Acts 15:1-40 NASB1995
Some men came down from Judea and began teaching the brethren, “Unless you are circumcised according to the custom of Moses, you cannot be saved.” And when Paul and Barnabas had great dissension and debate with them, the brethren determined that Paul and Barnabas and some others of them should go up to Jerusalem to the apostles and elders concerning this issue. Therefore, being sent on their way by the church, they were passing through both Phoenicia and Samaria, describing in detail the conversion of the Gentiles, and were bringing great joy to all the brethren. When they arrived at Jerusalem, they were received by the church and the apostles and the elders, and they reported all that God had done with them. But some of the sect of the Pharisees who had believed stood up, saying, “It is necessary to circumcise them and to direct them to observe the Law of Moses.”
The apostles and the elders came together to look into this matter. After there had been much debate, Peter stood up and said to them, “Brethren, you know that in the early days God made a choice among you, that by my mouth the Gentiles would hear the word of the gospel and believe. And God, who knows the heart, testified to them giving them the Holy Spirit, just as He also did to us; and He made no distinction between us and them, cleansing their hearts by faith. Now therefore why do you put God to the test by placing upon the neck of the disciples a yoke which neither our fathers nor we have been able to bear? But we believe that we are saved through the grace of the Lord Jesus, in the same way as they also are.”
All the people kept silent, and they were listening to Barnabas and Paul as they were relating what signs and wonders God had done through them among the Gentiles.
After they had stopped speaking, James answered, saying, “Brethren, listen to me. Simeon has related how God first concerned Himself about taking from among the Gentiles a people for His name.

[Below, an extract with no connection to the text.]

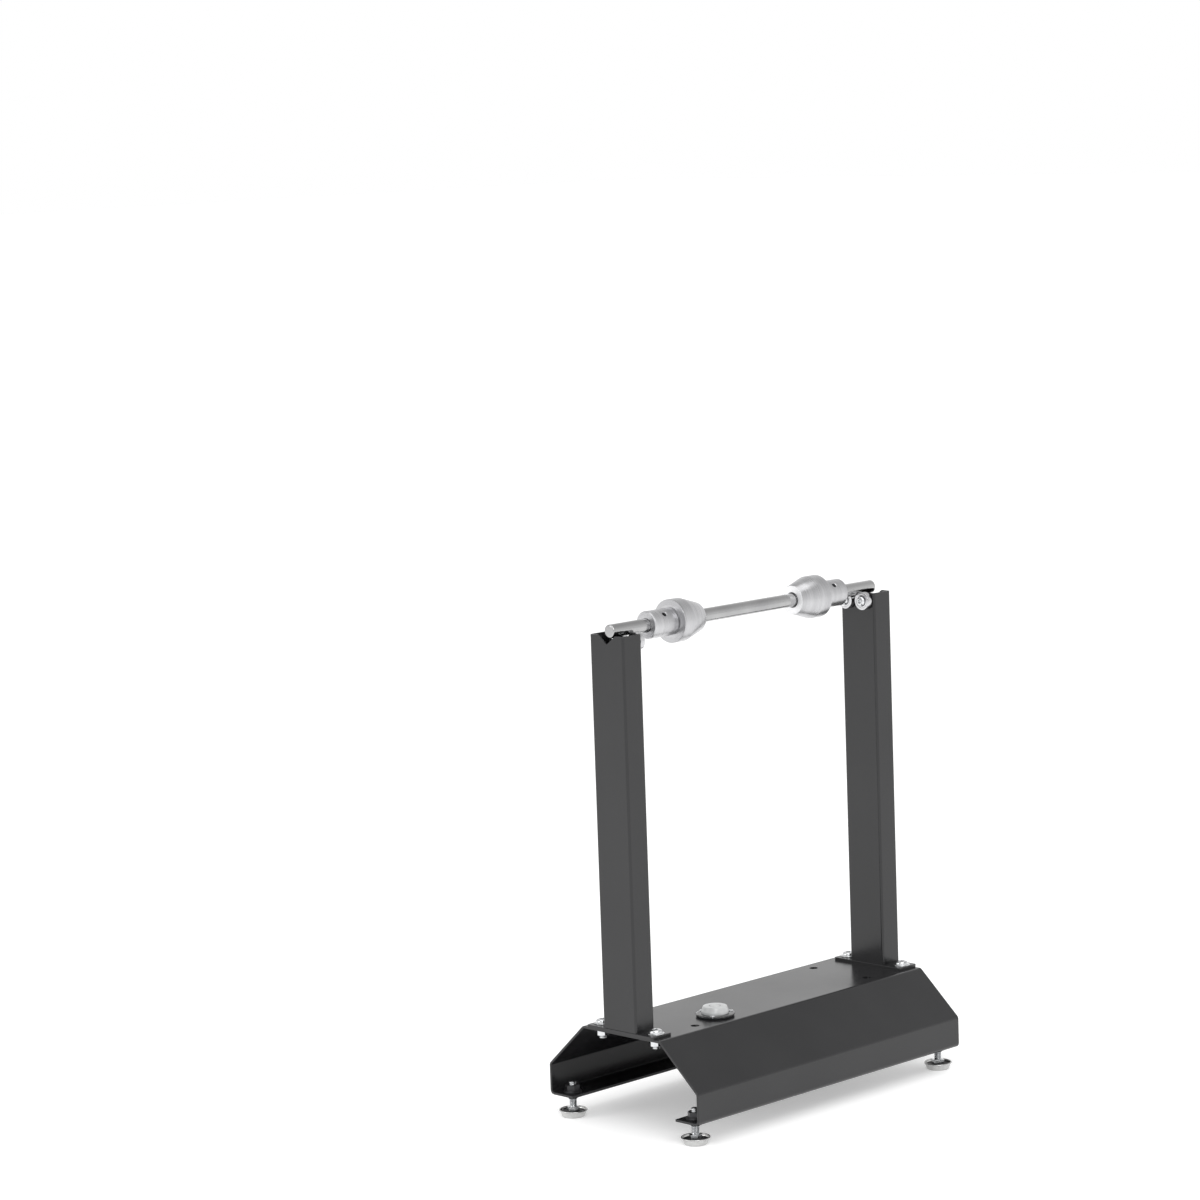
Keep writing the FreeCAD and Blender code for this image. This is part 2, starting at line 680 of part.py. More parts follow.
def make_foot_nuts():
    """A flange nut on each lip and a lock nut under it."""
    bore = "stem_radius + nut_clearance"
    top_nuts = []
    lock_nuts = []
    for side, along in SIDES:
        for depth, across in DEPTHS:
            x = times(along, "foot_reach")
            y = times(across, "foot_offset")
            seat = "wall_bottom + sheet"
            body = fuse([cylinder("flange_nut_radius", "flange_nut_flange", x, y, seat),
                         chamfered_hexagon("flange_nut_flats", "flange_nut_height",
                                           x, y, seat)])
            top_nuts.append(cut(body, cylinder(bore, "flange_nut_height", x, y, seat)))
            lock_nuts.append(lock_nut(x, y, bore))
    group(top_nuts, "foot_flange_nuts")
    group(lock_nuts, "foot_lock_nuts")


# Spirit level.

def level_screw_turns():
    return [LEVEL_SCREW_TURN + number * 360 / LEVEL_SCREWS for number in range(LEVEL_SCREWS)]


def level_screw_rule(middle, function, turn):
    return "%s + level_screw_circle * %s(%.4f)" % (middle, function, turn)


def level_screw_holes(z, height):
    return fuse([cylinder("level_screw_radius", height, level_screw_rule("level_x", "cos", turn),
                          level_screw_rule("level_y", "sin", turn), z)
                 for turn in level_screw_turns()])


def make_level():
    """Bull's-eye level: black pad, screwed flange with the vial in it, and the liquid."""
    pad_ring = cut(cylinder("level_pad_radius", "level_pad", "level_x", "level_y", "base_top"),
                   level_screw_holes("base_top", "level_pad"))
    node(pad_ring, "level_pad")

    seat = "base_top + level_pad"
    disc = cut(cylinder("level_radius", "level_flange", "level_x", "level_y", seat),
               cylinder("vial_radius", "level_flange", "level_x", "level_y", seat))
    node(cut(disc, level_screw_holes(seat, "level_flange")), "level_flange")

    def turned(name, corners):
        """A body turned about the level's axis; corners are (height, radius)."""
        body = document.addObject("PartDesign::Body", name)
        section = new_sketch(body, "Section", "XZ_Plane")
        add_outline(section, corners)
        add_revolution(body, section)
        place(body, "level_x", "level_y", seat, UPWARD)
        return body

    inside = [("vial_wall", "0"),
              ("vial_wall", "vial_radius - vial_wall"),
              ("vial_shoulder_rise", "vial_shoulder - vial_wall"),
              ("vial_rise - vial_wall", "vial_crown - vial_wall"),
              ("vial_rise - vial_wall", "0")]
    outside = [("0", "0"),
               ("0", "vial_radius"),
               ("vial_shoulder_rise", "vial_shoulder"),
               ("vial_rise", "vial_crown"),
               ("vial_rise", "0")]
    node(turned("Vial", outside + inside[::-1]), "level_vial")
    bubble = document.addObject("Part::Sphere", "Bubble")
    bind(bubble, Radius="bubble_radius")
    place(bubble, "level_x", "level_y",
          seat + " + vial_rise - vial_wall - bubble_depth + bubble_radius")
    node(cut(turned("LiquidBlank", inside), bubble), "level_liquid")

    screws = []
    for turn in level_screw_turns():
        x = level_screw_rule("level_x", "cos", turn)
        y = level_screw_rule("level_y", "sin", turn)
        top = seat + " + level_flange"
        low = "base_top - sheet - level_screw_tail"
        shank = cylinder("level_screw_radius", top + " - (" + low + ")", x, y, low)
        head = cylinder("level_screw_head", "level_screw_head_height", x, y, top)
        screws.append(fuse([shank, head]))
    group(screws, "level_screws")


make_base()
for side, sign in SIDES:
    make_upright(side, sign)
    make_bearings(side, sign)
    make_cone(side, sign)
    make_collar(side, sign)
    for depth, across in DEPTHS:
        make_foot(side + "_" + depth + "_foot", times(sign, "foot_reach"),
                  times(across, "foot_offset"))
make_shaft()
make_foot_nuts()
make_level()
document.recompute()

for item in document.Objects:
    if "Invalid" in item.State or "Error" in item.State:
        raise ValueError(item.Name + " failed: " + str(item.State))
os.makedirs("parts", exist_ok=True)
for item in NODES:
    if item.Shape.isNull() or not item.Shape.isValid() or not item.Shape.Solids:
        raise ValueError(item.Label + " has no valid solid")
    item.Shape.exportStep("parts/" + item.Label + ".step")
    print("%-36s %2d solids %12.1f mm3" % (item.Label, len(item.Shape.Solids), item.Shape.Volume))
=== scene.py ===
import json
import math

import bmesh
import bpy
from mathutils import Matrix, Vector


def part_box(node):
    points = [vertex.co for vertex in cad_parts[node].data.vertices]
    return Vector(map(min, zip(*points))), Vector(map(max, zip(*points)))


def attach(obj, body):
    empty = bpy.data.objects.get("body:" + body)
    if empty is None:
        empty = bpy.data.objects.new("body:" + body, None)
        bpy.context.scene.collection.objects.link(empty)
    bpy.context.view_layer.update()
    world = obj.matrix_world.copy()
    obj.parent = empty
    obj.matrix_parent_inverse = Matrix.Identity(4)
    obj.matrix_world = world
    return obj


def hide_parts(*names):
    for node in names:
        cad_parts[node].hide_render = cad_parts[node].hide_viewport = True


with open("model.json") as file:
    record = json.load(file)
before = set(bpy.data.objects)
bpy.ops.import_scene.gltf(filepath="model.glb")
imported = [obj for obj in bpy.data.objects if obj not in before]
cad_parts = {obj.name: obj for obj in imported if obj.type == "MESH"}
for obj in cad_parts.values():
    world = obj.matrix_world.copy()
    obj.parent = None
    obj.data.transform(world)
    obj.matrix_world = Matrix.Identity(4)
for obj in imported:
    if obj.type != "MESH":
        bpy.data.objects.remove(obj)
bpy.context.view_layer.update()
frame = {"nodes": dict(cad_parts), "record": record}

# A motorcycle wheel balancing stand, in metres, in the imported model's own frame.
# The base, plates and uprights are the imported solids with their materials; what is turned,
# threaded, pressed or hexagonal is rebuilt here in finer detail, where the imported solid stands.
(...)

With this the words of the Prophets agree, just as it is written,
‘AFTER THESE THINGS I will return,
AND I WILL REBUILD THE TABERNACLE OF DAVID WHICH HAS FALLEN,
AND I WILL REBUILD ITS RUINS,
AND I WILL RESTORE IT,
SO THAT THE REST OF MANKIND MAY SEEK THE LORD,
AND ALL THE GENTILES WHO ARE CALLED BY MY NAME,’

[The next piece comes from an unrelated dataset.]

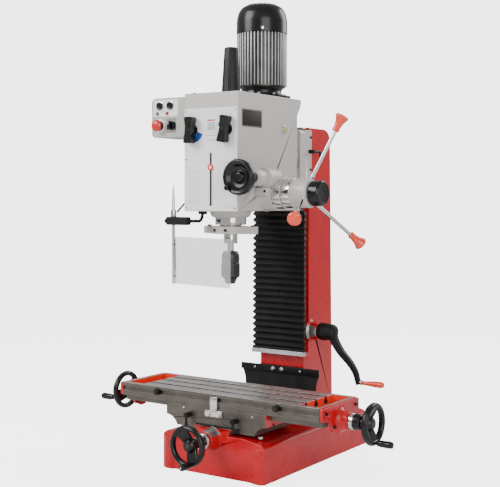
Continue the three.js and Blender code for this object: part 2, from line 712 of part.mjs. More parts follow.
piece(
  head,
  "quill",
  turned([0, 0, 0], [0, 0, 1], [
    [QUILL.bore, QUILL.bottom - 3], [QUILL.r, QUILL.bottom - 3], [QUILL.r, QUILL.top], [QUILL.bore, QUILL.top],
    [QUILL.bore, QUILL.bottom - 3],
  ], 20),
  "steel",
);
function quillClamp() {
  const ears = drawn("z", rounded(-104, 104, -18, 18, 12), 800, 825, 4);
  const body = bar([0, 0, 800], [0, 0, 825], 64, 64, 20);
  return cut(joined(ears, body), bar([0, 0, 790], [0, 0, 830], 24, 24, 16));
}
piece(head, "quill_depth_ring", quillClamp(), "grey");
piece(
  head,
  "spindle",
  turned([0, 0, 0], [0, 0, 1], [
    [0, 742], [11, 742], [11, 767], [23, 767], [23, 799], [SPINDLE.r, 799], [SPINDLE.r, 1034],
    [SPINDLE.tail, 1034], [SPINDLE.tail, 1250], [0, 1250],
  ], 16),
  "steel",
);
piece(
  head,
  "drill_chuck",
  turned([0, 0, 0], [0, 0, 1], [
    [7, 632], [15, 632], [22, 650], [31.5, 656], [31.5, 700], [29, 702], [29, 730], [24, 741], [11.3, 741.7],
    [7, 741.7], [7, 632],
  ], 18),
  "black",
);

// ---------------------------------------------------------------- quill feed

const feedCentre = [0, PINION.y, PINION.z];
piece(
  head,
  "pinion_shaft",
  turned(feedCentre, [1, 0, 0], [
    [0, -84], [PINION.r, -84], [PINION.r, -13], [PINION.gear, -13], [PINION.gear, 13], [PINION.r, 13],
    [PINION.r, 300], [0, 300],
  ], 16),
  "steel",
);

const SPOKES = [
  ["upper", 78],
  ["rear", -42],
  ["front", 198],
];
const HUB_X = 252;
function spokeEnds(degrees, near, far) {
  const angle = THREE.MathUtils.degToRad(degrees);
  const point = (radius) => [
    HUB_X + (109 * radius) / 250,
    PINION.y + radius * Math.cos(angle),
    PINION.z + radius * Math.sin(angle),
  ];
  return [point(near), point(far)];
}
function feedHub() {
  let hub = ring(feedCentre, [1, 0, 0], 49, PINION.r + GAP, 187.3, 282);
  for (const [, degrees] of SPOKES) {
    const [from, to] = spokeEnds(degrees, 28, 60);
    hub = hub.subtract(bar(from, to, 7, 7, 12));
  }
  return hub;
}
piece(head, "feed_hub", feedHub(), "grey");
piece(
  head,
  "feed_clutch_knob",
  turned(feedCentre, [1, 0, 0], [
    [PINION.r + GAP, 282.3], [34, 282.3], [42, 289], [42, 320], [37, 326], [0, 326], [0, 300.4],
    [PINION.r + GAP, 300.4], [PINION.r + GAP, 282.3],
  ], 18),
  "black",
);
for (const [name, degrees] of SPOKES) {
  const [from, to] = spokeEnds(degrees, 29, 232);
  piece(head, `feed_spoke_${name}`, bar(from, to, 6.5, 6.5, 12), "steel");
  const [start, end] = spokeEnds(degrees, 204, 258);
  const along = new THREE.Vector3(...end).sub(new THREE.Vector3(...start)).normalize();
  const knob = turned(start, along.toArray(), [
    [0, 0], [11, 0], [13, 16], [20, 42], [22.5, 52], [18, 59], [0, 60],
  ], 14);
  piece(head, `feed_knob_${name}`, cut(knob, bar(from, to, 6.9, 6.9, 12)), "orange");
}

// Fine feed: a dished wheel on a short shaft with a graduated ring.
piece(
  head,
  "fine_feed_wheel",
  joined(
    turned([FEED.x, 0, FEED.z], [0, -1, 0], [
      [0, -36], [8, -36], [8, 10.4], [27, 10.4], [27, 70], [20, 70.4], [20, 119], [50, 132], [57.5, 146],
      [57.5, 156], [52, 162], [30, 156], [0, 154],
    ], 20),
    bar([FEED.x - 34, -152, FEED.z - 34], [FEED.x - 34, -172, FEED.z - 34], 7, 9, 10),
  ),
  "black",
);
piece(
  head,
  "depth_pointer",
  joined(
    turned([1.5, plateFront - GAP, 1019], [0, -1, 0], [[0, 0], [10.5, 0], [10.5, 3], [0, 3]], 14),
    bar([1.5, plateFront - 2, 1019], [1.5, HEAD.front + 10, 1019], 3.2, 3.2, 12),
  ),
  "red",
);

// ---------------------------------------------------------------- speed levers

for (const [name, x] of [["left", -70], ["right", 68]]) {
  const lever = joined(
    bar([x, CHAMBER.front + 20, 1142], [x, plateFront - 26, 1142], 8, 8, 12),
    drawn("y", rounded(x - 17, x + 17, 1096, 1186, 12), plateFront - 34, plateFront - 4.3, 4),
  );
  piece(head, `speed_lever_${name}`, lever, "black");
}

// ---------------------------------------------------------------- control box

const CONTROLS = [
  ["start_button", -224, 1228, 12, "black"],
  ["stop_button", -180, 1228, 12, "black"],
  ["emergency_stop", -226, 1162, 11, "red"],
  ["direction_selector", -176, 1162, 11, "black"],
];
// The box is a closed shell, open only at the holes for its controls.
function controlBox() {
  const outline = rounded(BOX.x0, BOX.x1 + 0.7, BOX.bottom, BOX.top, 16);
  const hollow = rounded(BOX.x0 + 4, BOX.x1 - 4, BOX.bottom + 4, BOX.top - 4, 12);
  const holes = CONTROLS.map(([, x, z, r]) =>
    bar([x, BOX.front - 10, z], [x, BOX.front + 10, z], r + 0.4, r + 0.4, 12),
  );
  return cut(
    drawn("y", outline, BOX.front - 6, BOX.back, 5),
    drawn("y", hollow, BOX.front - 1, BOX.back - 4, 5),
    ...holes,
  );
}
piece(head, "control_box", controlBox(), "grey");
const panelFace = BOX.front - 6;
for (const [name, x, z, r, paint] of CONTROLS) {
  const at = [x, panelFace, z];
  const stem = [[0, -22], [r, -22], [r, 0]];
  const heads = {
    start_button: [[r, 10], [0, 10]],
    stop_button: [[r, 10], [0, 10]],
    emergency_stop: [[r, 14], [20, 16], [20, 24], [13, 29], [0, 30]],
    direction_selector: [[r, 4], [16, 4], [15, 20], [0, 21]],
  };
  piece(head, name, turned(at, [0, -1, 0], [...stem, ...heads[name]], 12), paint);
}

// ---------------------------------------------------------------- chip guard

function guardHolder() {
  const arm = tube(
    [[-96, -28, HEAD.bottom - 6], [-98, -30, 852], [-92, -50, 842], [-82, -86, 842], [-92, GUARD.y, 842]],
    5.5,
    10,
    16,
  );
  const foot = block(-106, -84, -40, -18, 864, HEAD.bottom - GAP);
  const housing = drawn("y", rounded(-172, -86, 829, 856, 5), GUARD.y - 12, GUARD.y + 12, 3);
  const thumbscrew = bar([-182, GUARD.y, 842], [-171, GUARD.y, 842], 8, 8, 10);
  return cut(
    joined(arm, foot, housing, thumbscrew),
    bar([GUARD.x, GUARD.y, 820], [GUARD.x, GUARD.y, 860], 5.4, 5.4, 10),
  );
}
piece(head, "guard_holder", guardHolder(), "black");
piece(
  head,
  "guard_rod",
  turned([GUARD.x, GUARD.y, 0], [0, 0, 1], [
    [0, 632], [5, 632], [5, 856.4], [9.5, 856.4], [9.5, 879], [5, 880], [5, 900], [3.4, 940], [0, 966],
  ], 10),
  "steel",
);
const panel = piece(head, "guard_panel", block(5.6, GUARD.width, -2, 2, 634, 790), "clear");
panel.position.set(GUARD.x, GUARD.y, 0);
panel.rotation.z = -GUARD.swing;
piece(
  head,
  "guard_cable",
  tube([
    [GUARD.x + 13, GUARD.y + 4, 872], [GUARD.x + 22, GUARD.y + 20, 892], [-118, GUARD.y + 60, 926],
    [-112, GUARD.y + 100, 960], [-112, GUARD.y + 130, 1020], [-113, GUARD.y + 140, 1100],
    [-116, GUARD.y + 142, BOX.bottom - GAP],
  ], 3.2, 8, 30),
  "black",
);

export default machine;
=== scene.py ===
"""Looks of a geared-head mill-drill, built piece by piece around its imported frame, in metres."""
import json
import math

import bmesh
import bpy
from bpy.props import FloatProperty, FloatVectorProperty, IntProperty, PointerProperty
from mathutils import Matrix, Vector

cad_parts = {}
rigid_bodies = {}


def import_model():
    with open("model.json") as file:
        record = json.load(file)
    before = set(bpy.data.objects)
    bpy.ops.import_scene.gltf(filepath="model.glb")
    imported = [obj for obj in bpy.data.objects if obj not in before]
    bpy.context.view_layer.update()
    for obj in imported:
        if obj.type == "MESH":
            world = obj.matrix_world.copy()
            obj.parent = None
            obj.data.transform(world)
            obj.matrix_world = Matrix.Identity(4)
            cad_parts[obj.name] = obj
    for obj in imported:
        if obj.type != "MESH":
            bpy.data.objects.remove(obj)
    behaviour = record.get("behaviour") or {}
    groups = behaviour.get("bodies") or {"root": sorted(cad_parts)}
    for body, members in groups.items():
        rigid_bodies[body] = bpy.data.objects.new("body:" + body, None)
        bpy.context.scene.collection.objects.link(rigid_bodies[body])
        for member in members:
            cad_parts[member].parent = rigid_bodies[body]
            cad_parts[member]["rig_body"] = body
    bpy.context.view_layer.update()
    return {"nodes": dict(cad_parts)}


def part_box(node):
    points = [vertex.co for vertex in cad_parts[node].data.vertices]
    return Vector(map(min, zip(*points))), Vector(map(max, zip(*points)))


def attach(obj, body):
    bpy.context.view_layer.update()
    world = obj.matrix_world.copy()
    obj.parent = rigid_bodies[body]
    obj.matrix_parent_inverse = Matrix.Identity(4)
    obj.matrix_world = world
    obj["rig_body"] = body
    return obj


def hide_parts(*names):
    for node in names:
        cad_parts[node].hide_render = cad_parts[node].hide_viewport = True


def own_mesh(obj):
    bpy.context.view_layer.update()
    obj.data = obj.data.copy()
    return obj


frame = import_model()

bl_info = {"name": "Mill-drill looks", "version": (1, 0, 0), "blender": (4, 5, 0),
    "location": "3D View > Sidebar > Mill-drill",
    "description": "Builds the surfaces, trim and studio of a geared-head mill-drill around its frame",
    "category": "Object"}

MM = 0.001


class Place:
    """Where a frame node lies: its lowest and highest corner and its middle."""

    def __init__(self, node):
        self.lo, self.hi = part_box(node)
        self.mid = (self.lo + self.hi) / 2
        self.size = self.hi - self.lo


AT = {node: Place(node) for node in frame["nodes"]}
SPINDLE = AT["spindle"].mid
HEAD = AT["head_casting"]
PLATE = AT["head_front_plate"]
PINION = AT["pinion_shaft"].mid


# ---------------------------------------------------------------- outlines and solids

def soften(points, radius, closed=False, steps=4):
    """Rounds the corners of an outline. A corner takes less than half of each side next to it."""
    soft = []
    for i, point in enumerate(points):
        corner = Vector(point)
        before = Vector(points[i - 1]) - corner
        after = Vector(points[(i + 1) % len(points)]) - corner
        at_end = not closed and i in (0, len(points) - 1)
        if at_end or min(before.length, after.length) < 1e-7 or before.angle(after) > math.radians(168):
            soft.append(tuple(point))
            continue
        reach = min(radius, before.length * 0.45, after.length * 0.45)
        start = corner + before.normalized() * reach
        end = corner + after.normalized() * reach
        for k in range(steps + 1):
            t = k / steps
            soft.append(tuple(start * (1 - t) ** 2 + corner * 2 * t * (1 - t) + end * t ** 2))
    return soft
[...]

SAYS THE LORD, WHO MAKES THESE THINGS KNOWN FROM LONG AGO.
Therefore it is my judgment that we do not trouble those who are turning to God from among the Gentiles, but that we write to them that they abstain from things contaminated by idols and from fornication and from what is strangled and from blood. For Moses from ancient generations has in every city those who preach him, since he is read in the synagogues every Sabbath.”
Then it seemed good to the apostles and the elders, with the whole church, to choose men from among them to send to Antioch with Paul and Barnabas—Judas called Barsabbas, and Silas, leading men among the brethren, and they sent this letter by them,
“The apostles and the brethren who are elders, to the brethren in Antioch and Syria and Cilicia who are from the Gentiles, greetings.
Since we have heard that some of our number to whom we gave no instruction have disturbed you with their words, unsettling your souls,
it seemed good to us, having become of one mind, to select men to send to you with our beloved Barnabas and Paul,
men who have risked their lives for the name of our Lord Jesus Christ.
Therefore we have sent Judas and Silas, who themselves will also report the same things by word of mouth.
For it seemed good to the Holy Spirit and to us to lay upon you no greater burden than these essentials:
that you abstain from things sacrificed to idols and from blood and from things strangled and from fornication; if you keep yourselves free from such things, you will do well. Farewell.”
So when they were sent away, they went down to Antioch; and having gathered the congregation together, they delivered the letter. When they had read it, they rejoiced because of its encouragement. Judas and Silas, also being prophets themselves, encouraged and strengthened the brethren with a lengthy message. After they had spent time there, they were sent away from the brethren in peace to those who had sent them out. [But it seemed good to Silas to remain there.] But Paul and Barnabas stayed in Antioch, teaching and preaching with many others also, the word of the Lord.
After some days Paul said to Barnabas, “Let us return and visit the brethren in every city in which we proclaimed the word of the Lord, and see how they are.” Barnabas wanted to take John, called Mark, along with them also. But Paul kept insisting that they should not take him along who had deserted them in Pamphylia and had not gone with them to the work. And there occurred such a sharp disagreement that they separated from one another, and Barnabas took Mark with him and sailed away to Cyprus. But Paul chose Silas and left, being committed by the brethren to the grace of the Lord.